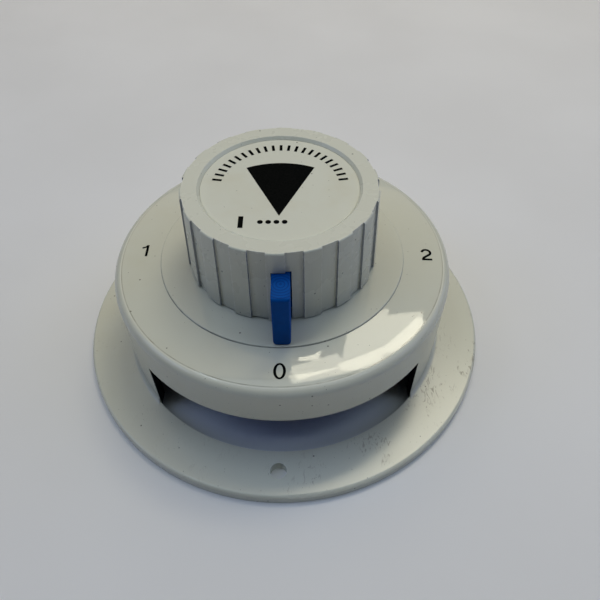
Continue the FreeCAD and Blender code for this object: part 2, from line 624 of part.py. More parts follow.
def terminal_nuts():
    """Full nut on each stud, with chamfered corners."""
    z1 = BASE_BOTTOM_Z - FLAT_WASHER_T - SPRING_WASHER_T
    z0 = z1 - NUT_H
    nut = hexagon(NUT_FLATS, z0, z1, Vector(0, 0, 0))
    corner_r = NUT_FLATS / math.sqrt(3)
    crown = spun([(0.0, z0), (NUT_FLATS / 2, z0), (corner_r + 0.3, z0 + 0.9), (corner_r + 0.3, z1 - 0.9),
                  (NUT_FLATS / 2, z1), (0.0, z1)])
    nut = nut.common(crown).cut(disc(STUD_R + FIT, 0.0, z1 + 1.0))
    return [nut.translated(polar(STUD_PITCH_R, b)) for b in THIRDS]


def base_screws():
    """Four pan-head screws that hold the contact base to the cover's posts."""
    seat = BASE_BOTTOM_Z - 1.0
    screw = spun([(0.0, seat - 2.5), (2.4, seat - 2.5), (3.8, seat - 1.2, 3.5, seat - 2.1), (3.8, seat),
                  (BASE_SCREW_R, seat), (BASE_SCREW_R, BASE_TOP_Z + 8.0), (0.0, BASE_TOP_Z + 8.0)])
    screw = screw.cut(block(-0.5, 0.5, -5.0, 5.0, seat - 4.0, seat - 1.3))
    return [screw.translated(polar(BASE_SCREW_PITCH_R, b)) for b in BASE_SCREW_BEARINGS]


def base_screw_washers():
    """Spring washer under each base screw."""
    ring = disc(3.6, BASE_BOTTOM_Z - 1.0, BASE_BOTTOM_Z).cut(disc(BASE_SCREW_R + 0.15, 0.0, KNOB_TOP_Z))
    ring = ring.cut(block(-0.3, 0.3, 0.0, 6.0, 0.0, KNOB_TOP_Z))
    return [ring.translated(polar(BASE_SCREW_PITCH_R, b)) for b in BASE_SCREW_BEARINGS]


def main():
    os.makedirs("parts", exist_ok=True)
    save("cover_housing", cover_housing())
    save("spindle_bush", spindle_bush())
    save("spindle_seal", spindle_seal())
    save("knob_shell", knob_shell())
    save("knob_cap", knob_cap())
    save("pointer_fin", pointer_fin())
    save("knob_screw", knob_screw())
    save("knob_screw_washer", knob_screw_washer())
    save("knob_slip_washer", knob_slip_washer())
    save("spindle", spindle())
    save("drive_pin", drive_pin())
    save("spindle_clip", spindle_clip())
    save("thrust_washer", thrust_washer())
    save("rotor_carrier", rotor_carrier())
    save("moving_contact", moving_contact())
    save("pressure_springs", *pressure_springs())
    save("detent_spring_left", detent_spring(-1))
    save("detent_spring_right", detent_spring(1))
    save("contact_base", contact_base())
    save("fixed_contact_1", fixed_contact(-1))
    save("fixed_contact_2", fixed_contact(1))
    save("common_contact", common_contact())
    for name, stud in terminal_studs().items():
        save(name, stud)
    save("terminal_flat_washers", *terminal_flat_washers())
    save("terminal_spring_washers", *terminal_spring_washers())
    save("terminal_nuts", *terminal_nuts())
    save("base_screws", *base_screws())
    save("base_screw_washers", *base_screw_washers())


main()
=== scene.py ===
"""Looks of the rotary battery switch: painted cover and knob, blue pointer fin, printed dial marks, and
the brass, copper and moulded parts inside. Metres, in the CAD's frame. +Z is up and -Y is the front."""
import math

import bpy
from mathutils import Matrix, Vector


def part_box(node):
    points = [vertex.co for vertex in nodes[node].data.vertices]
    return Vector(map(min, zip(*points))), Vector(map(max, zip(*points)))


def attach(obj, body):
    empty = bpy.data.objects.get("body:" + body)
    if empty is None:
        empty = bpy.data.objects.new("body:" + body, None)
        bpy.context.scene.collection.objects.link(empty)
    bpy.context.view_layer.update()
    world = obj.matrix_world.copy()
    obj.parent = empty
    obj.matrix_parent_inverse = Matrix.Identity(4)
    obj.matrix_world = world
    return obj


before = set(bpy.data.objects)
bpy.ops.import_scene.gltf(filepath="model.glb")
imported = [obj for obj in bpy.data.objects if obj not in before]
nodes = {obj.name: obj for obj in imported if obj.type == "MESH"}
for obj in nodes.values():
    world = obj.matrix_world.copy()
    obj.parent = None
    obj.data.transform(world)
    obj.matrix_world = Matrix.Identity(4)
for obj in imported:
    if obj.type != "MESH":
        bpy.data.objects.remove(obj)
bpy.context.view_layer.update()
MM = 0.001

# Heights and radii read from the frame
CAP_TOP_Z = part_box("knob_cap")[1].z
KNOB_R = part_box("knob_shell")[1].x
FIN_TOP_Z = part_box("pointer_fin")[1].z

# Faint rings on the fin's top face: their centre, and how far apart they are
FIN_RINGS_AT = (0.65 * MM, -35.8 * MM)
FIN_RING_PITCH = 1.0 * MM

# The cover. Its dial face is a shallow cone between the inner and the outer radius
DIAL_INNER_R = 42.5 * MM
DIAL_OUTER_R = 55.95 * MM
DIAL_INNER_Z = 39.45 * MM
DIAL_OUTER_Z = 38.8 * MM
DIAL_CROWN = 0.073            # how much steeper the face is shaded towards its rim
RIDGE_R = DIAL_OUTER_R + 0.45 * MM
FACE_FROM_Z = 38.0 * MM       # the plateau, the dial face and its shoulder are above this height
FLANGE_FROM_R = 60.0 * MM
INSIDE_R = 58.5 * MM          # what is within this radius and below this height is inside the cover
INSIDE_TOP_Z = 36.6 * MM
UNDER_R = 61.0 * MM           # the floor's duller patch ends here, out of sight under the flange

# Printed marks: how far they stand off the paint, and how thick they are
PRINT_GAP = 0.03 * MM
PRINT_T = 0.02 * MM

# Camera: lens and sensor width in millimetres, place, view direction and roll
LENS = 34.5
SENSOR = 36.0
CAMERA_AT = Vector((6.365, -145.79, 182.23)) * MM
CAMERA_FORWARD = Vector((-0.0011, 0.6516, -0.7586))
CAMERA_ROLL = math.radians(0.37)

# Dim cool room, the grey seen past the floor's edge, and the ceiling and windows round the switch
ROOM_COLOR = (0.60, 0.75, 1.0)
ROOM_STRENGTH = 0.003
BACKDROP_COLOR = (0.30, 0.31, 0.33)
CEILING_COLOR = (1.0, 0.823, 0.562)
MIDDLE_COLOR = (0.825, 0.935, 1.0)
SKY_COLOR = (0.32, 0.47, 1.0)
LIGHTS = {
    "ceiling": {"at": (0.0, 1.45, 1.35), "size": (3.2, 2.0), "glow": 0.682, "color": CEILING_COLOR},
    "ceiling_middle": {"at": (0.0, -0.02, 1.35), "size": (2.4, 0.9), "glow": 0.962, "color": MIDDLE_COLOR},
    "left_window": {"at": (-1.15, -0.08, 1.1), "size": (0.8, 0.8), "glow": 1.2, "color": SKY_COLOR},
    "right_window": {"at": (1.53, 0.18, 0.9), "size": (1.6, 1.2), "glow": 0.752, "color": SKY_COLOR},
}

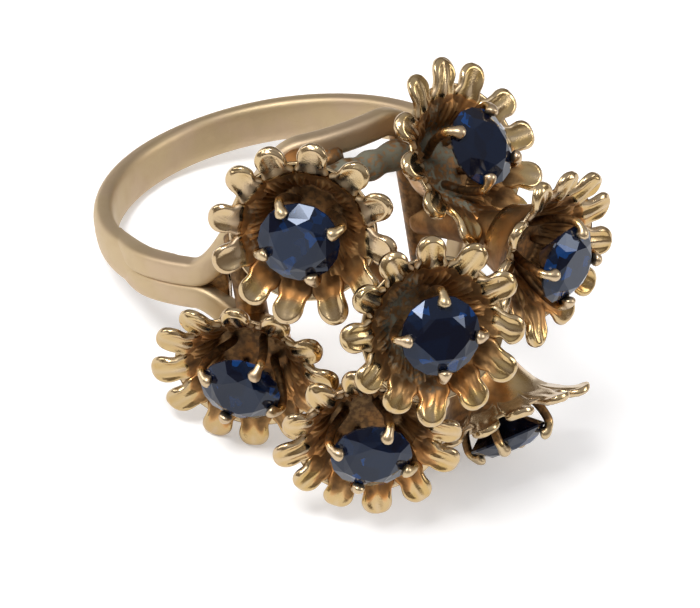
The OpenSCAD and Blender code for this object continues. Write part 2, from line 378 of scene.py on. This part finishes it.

Task requirements.
Return exactly the lines above from the line that has "points = [vertex.co" through the line that has "UNDER_R = 61.0", inclusive, and nothing else.

Solution.
    points = [vertex.co for vertex in nodes[node].data.vertices]
    return Vector(map(min, zip(*points))), Vector(map(max, zip(*points)))


def attach(obj, body):
    empty = bpy.data.objects.get("body:" + body)
    if empty is None:
        empty = bpy.data.objects.new("body:" + body, None)
        bpy.context.scene.collection.objects.link(empty)
    bpy.context.view_layer.update()
    world = obj.matrix_world.copy()
    obj.parent = empty
    obj.matrix_parent_inverse = Matrix.Identity(4)
    obj.matrix_world = world
    return obj


before = set(bpy.data.objects)
bpy.ops.import_scene.gltf(filepath="model.glb")
imported = [obj for obj in bpy.data.objects if obj not in before]
nodes = {obj.name: obj for obj in imported if obj.type == "MESH"}
for obj in nodes.values():
    world = obj.matrix_world.copy()
    obj.parent = None
    obj.data.transform(world)
    obj.matrix_world = Matrix.Identity(4)
for obj in imported:
    if obj.type != "MESH":
        bpy.data.objects.remove(obj)
bpy.context.view_layer.update()
MM = 0.001

# Heights and radii read from the frame
CAP_TOP_Z = part_box("knob_cap")[1].z
KNOB_R = part_box("knob_shell")[1].x
FIN_TOP_Z = part_box("pointer_fin")[1].z

# Faint rings on the fin's top face: their centre, and how far apart they are
FIN_RINGS_AT = (0.65 * MM, -35.8 * MM)
FIN_RING_PITCH = 1.0 * MM

# The cover. Its dial face is a shallow cone between the inner and the outer radius
DIAL_INNER_R = 42.5 * MM
DIAL_OUTER_R = 55.95 * MM
DIAL_INNER_Z = 39.45 * MM
DIAL_OUTER_Z = 38.8 * MM
DIAL_CROWN = 0.073            # how much steeper the face is shaded towards its rim
RIDGE_R = DIAL_OUTER_R + 0.45 * MM
FACE_FROM_Z = 38.0 * MM       # the plateau, the dial face and its shoulder are above this height
FLANGE_FROM_R = 60.0 * MM
INSIDE_R = 58.5 * MM          # what is within this radius and below this height is inside the cover
INSIDE_TOP_Z = 36.6 * MM
UNDER_R = 61.0 * MM           # the floor's duller patch ends here, out of sight under the flange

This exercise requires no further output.